We have spoken at length about
perception and truthfulness within The Things They Carried,
but there is one particular device used by Tim O'Brien (Author and
character) which interests me most in this particular discussion, one
which we have only glossed over. As I read, I am noticing a greater
and greater emphasis on achronological narrative. This isn't simply a
matter of taking individual short stories and placing them in an
unusual order; O'Brien is constantly giving us references to stories
he hasn't told us yet or has told us several times previously,
attaching each story to others within the novel. We can see how this
adds to the tangled mesh of perception and how it captures the
blurred and uncertain picture of war that O'Brien (the character) is
trying to pin down into words. However, the oddly structured
narrative may be doing more than that. As the book as progressed thus
far, O'Brien's chronological leaps have gotten more and more extreme;
he jumps from the anecdote about Mary Anne Bell to the scene of a
peaceful church, to the very close description and fantasy about the
man he killed, then an aside concerning his life after the war. What
can we make of these narrative steps? First of all, it sets up a
metatextual sense of tension. We are left without a way to easily
navigate from one narrative instance to the next, and so must be on
guard to watch for changes in the scene, changes in description, and
particularly changes in tone. The chapter “The Man I Killed” is
written very differently than “Style”, or even “Speaking of
Courage”. As such we must be ready to read into each section of the
text more carefully, to decipher why exactly O'Brien, either as a
character or an author, is writing the way he is.
Perhaps
more importantly, the unique narrative also serves as a defining
point of Tim O'Brien the character. As stories fade in and out, and
as the tone grows or fades in intensity, we ought to follow the
contours of O'Brien's memory. The chapter “The Man I Killed”
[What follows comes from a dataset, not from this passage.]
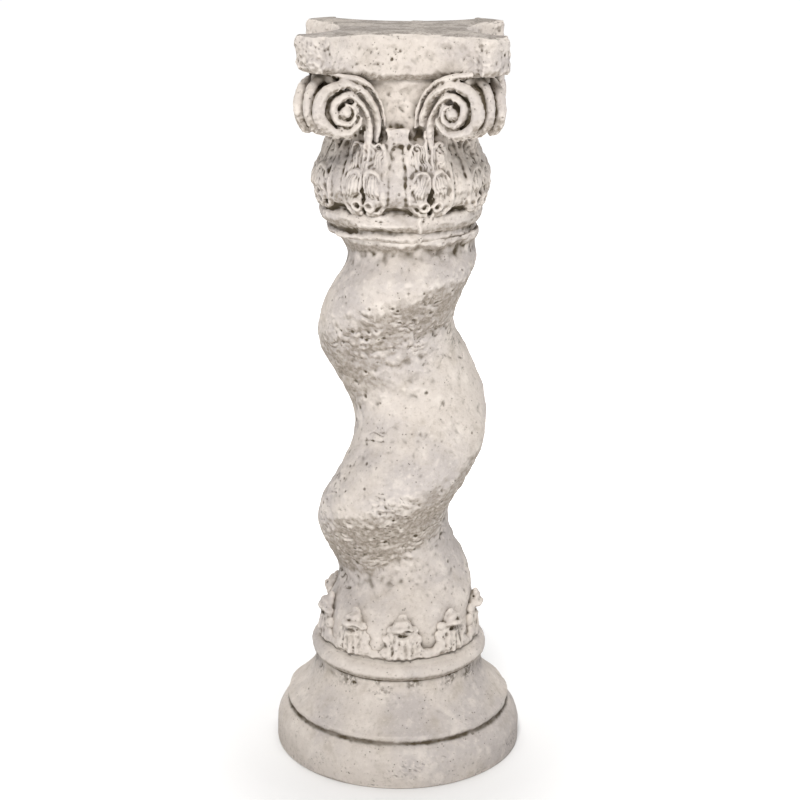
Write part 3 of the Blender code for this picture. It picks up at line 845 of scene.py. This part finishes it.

contains almost no regular narrative at all, only description
half-mixed with fantasy about the potential pasts of the man who
O'Brien has killed. In contrast, the very next chapter is almost
entirely narrative, explaining the events that led up to the previous
chapter. Why would the character O'Brien choose to write in such a
way? I do not know the answer myself, but the potential explanations
serve as valuable insight into a character that is very rarely
depicted within the narrative itself. Perhaps he has realized that he
has lost control of the narrative in preference to his memories, and
he is attempting to compensate. Perhaps he is trying to make the
point that, for him, the raw sensation of looking at the man he has
killed supersedes any explanation for it.
It's an interesting thing to note that the "loss of control" of the narrator then implies the rather impressive control of the author. O'Brien deliberately put together these short stories and arranged them into a narrative that served his purposes. What those purposes are, I am still not sure of.
ReplyDeleteI had a similar interpretation of the nonlinear narrative style. it seemed to me to be a way of mirroring through the text the psychological profile of the author, or, on a different textual level, the narrator. The chapter Speaking of Courage especially made use of repetition and achronological style in that Norman keeps traveling through the same patterns in his life without being able to reach a conclusive destination or find closure. Also, the fact that certain chapters take place during the Vietnam War and others during the writer's present life is in a way reflective of the psychological tension between the trauma of the past and the rapidly unfolding events of the present that could be experienced by Vietnam veterans. There is a kind of schism between the worlds of Vietnam and modern America that is demonstrated by the use of nonlinear narrative. It seems like O'Brien is reaching back in time to his friends, his characters, and himself in an effort to preserve his own mental state, and this is mirrored in the text.